Although Lan's talents are exceptional, he has held off on his goal of becoming a professional pianist. "I have to say it is the family economy that has led me to give up being a professional pianist later on," Lan said. "It is hard to make that choice, since I am one of my world-class teacher's favorite students, but there is no other option."

He enrolled in Tsinghua University, a top-ranked school in China, and began his academic studies while still studying the piano. But when he heard that his friend had won the 14th Chopin Competition, he felt conflicted.

"As once an equally promising student, I felt deeply frustrated by reading the news and regretted giving up becoming a professional pianist," Lan lamented. "For a long time, I lost my will to [excel] in my major."

However, Lan continued to pursue both engineering and musicianship. "Gradually," he said, "I began to realize that it is not the reward or certain title that makes the piano attractive, but the melody and emotion that simply make me love it."

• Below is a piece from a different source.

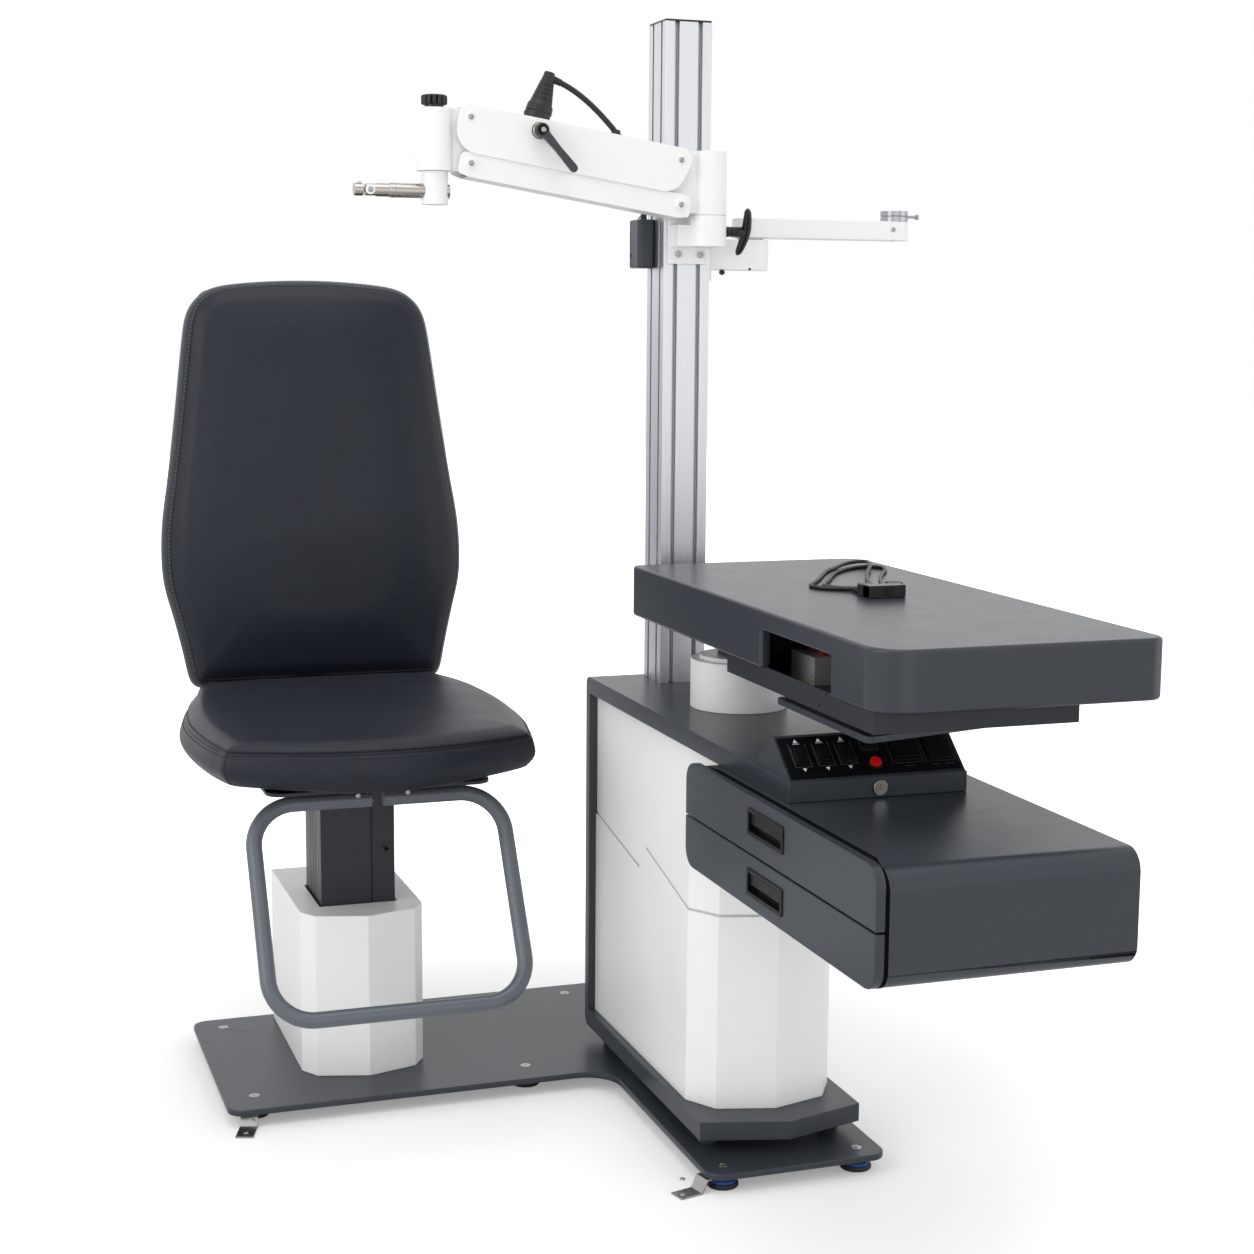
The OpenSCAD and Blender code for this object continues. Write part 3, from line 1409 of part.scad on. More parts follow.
module projector_bracket() {
    plate_half = projector_r;
    drop = 18;
    face = column_x + column_w / 2;
    color(white) difference() {
        union() {
            bar(face, face + bracket_plate_t, column_y - plate_half, column_y + plate_half,
                projector_z - drop, projector_z + projector_block_h);
            bar(face, projector_x, column_y - plate_half, column_y + plate_half, projector_z,
                projector_z + projector_block_h);
            translate([projector_x, column_y, projector_z]) cylinder(r = projector_r, h = projector_block_h);
        }
        translate([projector_x, column_y, projector_z + projector_block_h - 40])
            cylinder(r = projector_pin_r + fit, h = 40 + over);
    }
}

module projector_arm() {
    far_r = projector_r * 0.8;
    washer_r = 22;
    washer_h = projector_arm_z - projector_z - projector_block_h - gap;
    color(white) {
        translate([0, 0, projector_arm_z]) linear_extrude(projector_t) hull() {
            translate([projector_x, column_y]) circle(r = projector_r);
            translate([ring_x, column_y]) circle(r = far_r);
        }
        translate([projector_x, column_y, projector_arm_z - washer_h]) cylinder(r = washer_r, h = washer_h + over);
        translate([projector_x, column_y, projector_arm_z - 38]) cylinder(r = projector_pin_r, h = 38 + over);
    }
}

// Ring that holds a projector's post, with its radial thumb screw
module projector_ring() {
    ring_h = 18;
    wall = 4.5;
    groove = 1.5;
    screw_r = 2.5;
    screw_l = 22;
    head_r = 4.5;
    head_l = 5;
    outer = ring_bore_r + wall;
    color(steel) translate([ring_x, column_y, projector_arm_z + projector_t]) {
        difference() {
            cylinder(r = outer, h = ring_h);
            translate([0, 0, -over]) cylinder(r = ring_bore_r, h = ring_h + 2 * over);
            translate([0, 0, (ring_h - groove) / 2]) difference() {
                cylinder(r = outer + over, h = groove);
                translate([0, 0, -over]) cylinder(r = outer - groove, h = groove + 2 * over);
            }
        }
        translate([0, 0, ring_h / 2]) {
            rod_x(screw_r, ring_bore_r + wall / 2, outer + screw_l);
            rod_x(head_r, outer + screw_l - head_l, outer + screw_l);
        }
    }
}

// Box on the column's left side, and the short cable that leaves its top and enters a slot
module junction_box() {
    t = 28;
    w = 51;
    h = 79;
    r = 7;
    z0 = projector_z + 2;
    y0 = column_y + 3;
    cable_r = 3;
    face = column_x - column_w / 2;
    cable_x = face - t / 2;
    slot_y = column_y + column_w / 4;
    color(dark) prism(rounded(box_outline(face - t, y0, face, y0 + w), [r, 2, 2, r]), z0, z0 + h);
    color(black) swept_tube([[cable_x, slot_y, z0 + h], [cable_x, slot_y, z0 + h + 8],
        [cable_x + 2, slot_y, z0 + h + 16], [cable_x + 8, slot_y, z0 + h + 21], [face - 4, slot_y, z0 + h + 22],
        [face + slot_mouth, slot_y, z0 + h + 22]], cable_r, 8);
}

module lead_cord() {
    color(black) swept_tube(lead_route, lead_d / 2, 8);
}

// Right-angle plug at the start of the lead
module lead_plug() {
    p = lead_route[0];
    body = [22, 50, 18];
    head = [58, 24, 19];
    relief_l = 24;
    relief_r = 4.2;
    color(black) translate([p.x, p.y, table_top_z]) {
        translate([0, 0, p.z - table_top_z]) rotate([0, 0, 90]) rod_x(relief_r, -relief_l - over, 0);
        translate([0, -relief_l, 0]) bar(-body.x / 2, body.x / 2, -body.y, 0, 0, body.z);
        translate([-body.x / 2, -relief_l - body.y, 0]) cube(head);
    }
}

// Straight socket at the end of the lead
module lead_socket() {
    p = lead_route[len(lead_route) - 1];
    body = [22, 26, 16];
    color(black) translate([p.x, p.y, table_top_z])
        translate([0, gap, 0]) bar(-body.x / 2, body.x / 2, -body.y, -gap, 0, body.z);
}

base_plate();
levelling_feet();
floor_straps();
chair_cover();
lift_outer_tube();
lift_drive();
lift_inner_tube();
seat_frame();
seat_cushion();
back_bracket();
back_shell();
back_cushion();
footrest_loop();
swivel_lever();
console_frame();
lower_cover();
upper_cover();
power_supply();
column_profile();
column_cap();
pivot_drum();
swing_arm();
slide_rails();
slide_tray();
table_top();
lock_box();
control_housing();
control_panel();
rocker_1();
rocker_2();
rocker_3();
rocker_4();
square_rocker();
double_rocker();
red_button();
key_lock();
drawer_case();
upper_drawer();
lower_drawer();
upper_pull();
lower_pull();
arm_bracket();
t_handle();
arm_hub();
upper_link();
lower_link();
end_block();
clamp_lever();
arm_lead();
turning_knob();
spindle();
holder_rod();
rod_tip();
projector_bracket();
projector_arm();
projector_ring();
junction_box();
lead_cord();
lead_plug();
lead_socket();
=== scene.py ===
"""Looks of the eye examination unit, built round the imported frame. Sizes in the calls below are millimetres."""
import bpy
import bmesh
import json
from math import cos, exp, hypot, pi, radians, sin, sqrt
import numpy as np
from mathutils import Matrix, Vector

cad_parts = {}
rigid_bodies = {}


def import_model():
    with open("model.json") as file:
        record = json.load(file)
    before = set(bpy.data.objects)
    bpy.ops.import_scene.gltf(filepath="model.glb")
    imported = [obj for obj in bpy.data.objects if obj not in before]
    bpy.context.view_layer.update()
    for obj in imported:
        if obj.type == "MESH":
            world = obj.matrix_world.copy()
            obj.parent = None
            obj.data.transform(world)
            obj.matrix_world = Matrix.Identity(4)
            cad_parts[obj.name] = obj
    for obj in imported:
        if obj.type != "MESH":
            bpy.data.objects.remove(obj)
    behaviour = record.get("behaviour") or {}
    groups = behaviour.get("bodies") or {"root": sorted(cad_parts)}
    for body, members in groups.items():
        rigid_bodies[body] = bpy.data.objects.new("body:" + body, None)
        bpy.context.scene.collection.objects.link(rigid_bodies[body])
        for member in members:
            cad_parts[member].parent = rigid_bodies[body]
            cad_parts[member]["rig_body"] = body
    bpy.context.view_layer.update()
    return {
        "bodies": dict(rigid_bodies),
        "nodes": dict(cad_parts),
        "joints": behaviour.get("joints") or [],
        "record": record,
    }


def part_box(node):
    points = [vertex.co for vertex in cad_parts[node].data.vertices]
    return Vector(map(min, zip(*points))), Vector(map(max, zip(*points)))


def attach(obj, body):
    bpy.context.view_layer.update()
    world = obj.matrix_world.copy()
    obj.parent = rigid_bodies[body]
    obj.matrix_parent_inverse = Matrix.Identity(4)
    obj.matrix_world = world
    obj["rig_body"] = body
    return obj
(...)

Philip Wolf is a sophomore majoring in mathematics and economics. Growing up in Belmont, Mass., he began playing cello in first grade. "My parents have no musical background, but my dad thought it would be a good idea for me to learn music at the Longy school," Wolf said. "My dad gave me a list of four string instruments, and I chose cello, although I am not sure of the reason."

He performed in the Boston Youth Symphony for seven years, during which time he was one of 10 student musicians chosen to take part in a cultural exchange in Laikipia, Kenya. A documentary film made about this project won an honorable mention at the Santa Barbara International Film Festival.

Wolf considered applying to conservatories and double-degree programs but decided to focus on an academic degree instead, which is why Hopkins, given its affiliation with Peabody, appealed to him. "Through my work at Peabody, I have been able to keep my cello playing at a decent level," Wolf said, "so I have not completely ruled out a career in music."

He aims to complete two hours of practice a day, although he realizes that with a Hopkins workload that's not always possible. "Although there are occasional weeks when I have a large workload, on average I never seem to have a hard time finding time to practice," Wolf said.

Last summer, Wolf worked at the Boston University Tanglewood Institute. "This was a great opportunity for me to be [as] immersed in classical music as I was in high school," he said. "For the most part, my cello playing at Hopkins is my own pursuit."

Wolf is currently a member of the Hopkins Symphony Orchestra and has taught cello to children at Margaret Brent Elementary School. Additionally, he has organized and played in chamber music ensembles in collaboration with Michael Kannen, director of chamber music at the Peabody Conservatory. He studies at Peabody with Daniel Levitov.

As for his future plans, Wolf is still uncertain. He works diligently on classes for his majors and practices regularly. "Although there is a lot of talk about the interactions between math and music, I treat the two as completely independent things," Wolf admitted.

"I have never found that knowing one has affected my endeavors in the other." Whichever he chooses, it is evident that he is a dedicated student and musician. "I aim to keep my academics and cello playing at a high level so that I have options to work with."

The next Hopkins Symphony Orchestra concert will be on April 26 and will feature music by Brahms and Sanchez-Gutierrez. Students and faculty will have the chance to experience both the fantastic musicianship of Lan, Wolf and others and the surprises the University boasts.